Nuclear Power Technologies
Increased nuclear capacity and advanced nuclear designs are key elements to addressing climate change. While a new nuclear plant has not been ordered in the United States for more than 25 years, the U.S. Nuclear Regulatory Commission has received 17 license applications for more than 30 nuclear power plants in the past year. Additionally, the industry also is actively participating in domestic and international partnerships to further the development of next-generation nuclear technologies. Some of these partnerships and programs are:
Nuclear Power 2010
This program is a joint government/industry cost-shared effort to identify sites for new nuclear power plants, as well as to develop and implement advanced nuclear plant technologies.
Referred to as "advanced-design nuclear power plants," these reactors include the advanced boiling water reactor (ABWR), the System 80+ advanced pressurized water reactor (APWR 80+), and the AP600 passive-design reactor. These designs have been built and are currently in operation in the United States.
The AP600, which has been certified by the Nuclear Regulatory Commission (NRC), will need 50 percent less building volume, 50 percent fewer valves, 80 percent fewer pipes, 35 percent fewer large pumps, and 70 percent less control cable. Because of their simplicity, the smaller plants can also be built much faster than recent U.S. nuclear plants. The goal is a construction time of three to four years.
The technology focus of the Nuclear Power 2010 program and beyond is on Generation III+ and Generation IV advanced light water reactor designs, which offer advancements over the Generation III designs certified in the 1990s.
These reactors are expected to be deployed by 2010. They have been under development since the 1990s and are in various stages of design and implementation.

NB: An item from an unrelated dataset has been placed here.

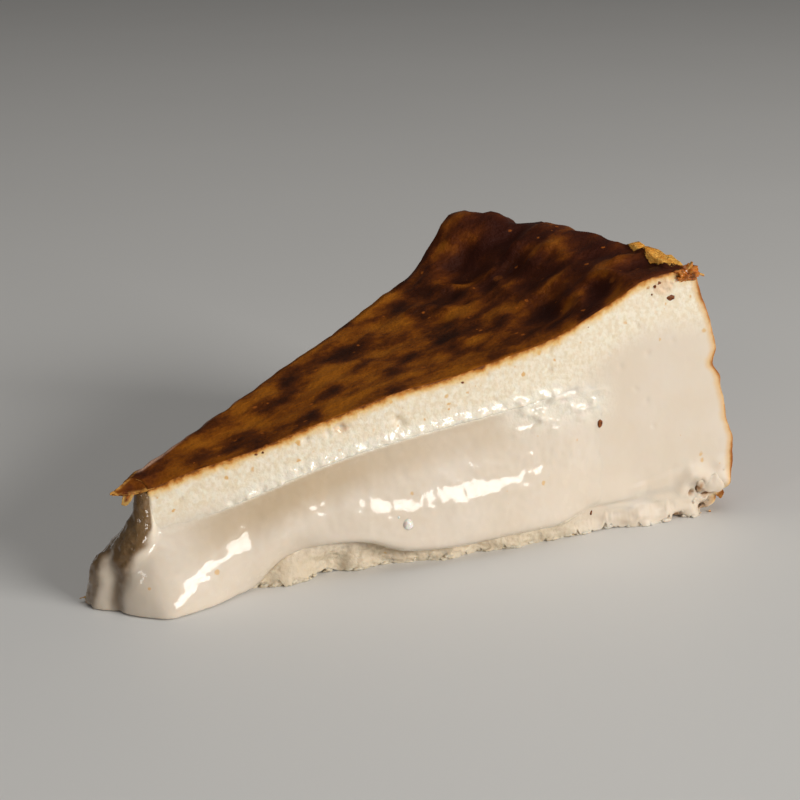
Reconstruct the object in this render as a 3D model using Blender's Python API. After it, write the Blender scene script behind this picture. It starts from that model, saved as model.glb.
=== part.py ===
"""A slice of burnt-top cheesecake with a runny centre, cut as a wedge from a round cake.

Two solids: the firm baked cheesecake with its browned skin, and the runny centre, which
runs through it from cut face to cut face and has spread onto the table at the point.
Metres, +Z up. +X runs along the middle of the slice, from its point to its rim, and the
origin is on the flat underside. Side -1 is the cut face towards -Y, side +1 the other.
"""

import math

import bmesh
import bpy
from mathutils import Vector, noise

# Size of the slice
SLICE_ANGLE = math.radians(34.5)
RIM_RADIUS = 0.1077
POINT_X = -0.060
NOSE_RADIUS = 0.0045
TIP_HEIGHT = 0.0206
TOP_SLOPE = 0.214
RIM_ROLL = 0.0025
RIM_ROLL_WIDTH = 0.007

# The rim rises from its first radius to its second by its third size, at each cut face
RISE_NEAR = (0.078, 0.101, 0.0062)
RISE_FAR = (0.086, 0.105, 0.0072)

# The outer wall, baked against folded paper
WALL_RADIUS = 0.1168
WALL_BELLY_HEIGHT = 0.012
WALL_LEAN = 0.26
WALL_TUCK = 0.0028
WALL_GROOVE_HEIGHT = 0.030
WALL_GROOVE_DEPTH = 0.0010
WALL_GROOVE_WIDTH = 0.0025
PLEATS = 7
PLEAT_DEPTH = 0.0013
PLEAT_MIDDLE = 0.7
PLEAT_WANDER = 0.5
PLEAT_WANDER_SIZE = 0.12
PLEAT_WANDER_PER_HEIGHT = 8.0

# Relief of the firm cake
CRUMB_SIZE = 0.0042
CRUMB_RELIEF = 0.00035
BASE_RAG_SIZE = 0.0030
BASE_RAG = 0.0009
BASE_RAG_HEIGHT = 0.005
SKIN_FOLD_SIZE = 0.011
SKIN_FOLD = 0.0011
SKIN_FOLD_INSIDE = 0.15
SKIN_FOLDED_FROM = (0.060, 0.085)
FIRM_RELIEF_FADE = 6

# The torn end of the skin, which juts out over the point
FLAP_REACH = 0.0050
FLAP_DROP = 0.0006
FLAP_HOLLOW = 0.5
FLAP_NARROWING = 0.4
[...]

They include the pebble-bed modular reactor (PBMR) and the AP1000. Both have passive safety designs and the PBMR is gas-cooled-two technological features that foreshadow Generation IV reactors.
These reactors will probably be deployed by 2030 and are expected to be highly economical, incorporate enhanced safety, produce minimal waste, and be impervious to proliferation.
The International Reactor Innovative & Secure Project reactor is furthest along in development. Another Generation IV reactor is the gas-turbine modular helium reactor, which has passive safety features and is gas-cooled.
Global Nuclear Energy Partnership
This partnership pairs the United States with other advanced nuclear nations to develop a transparent fuel market and spent nuclear fuel recycling technology while reducing nuclear proliferation risks.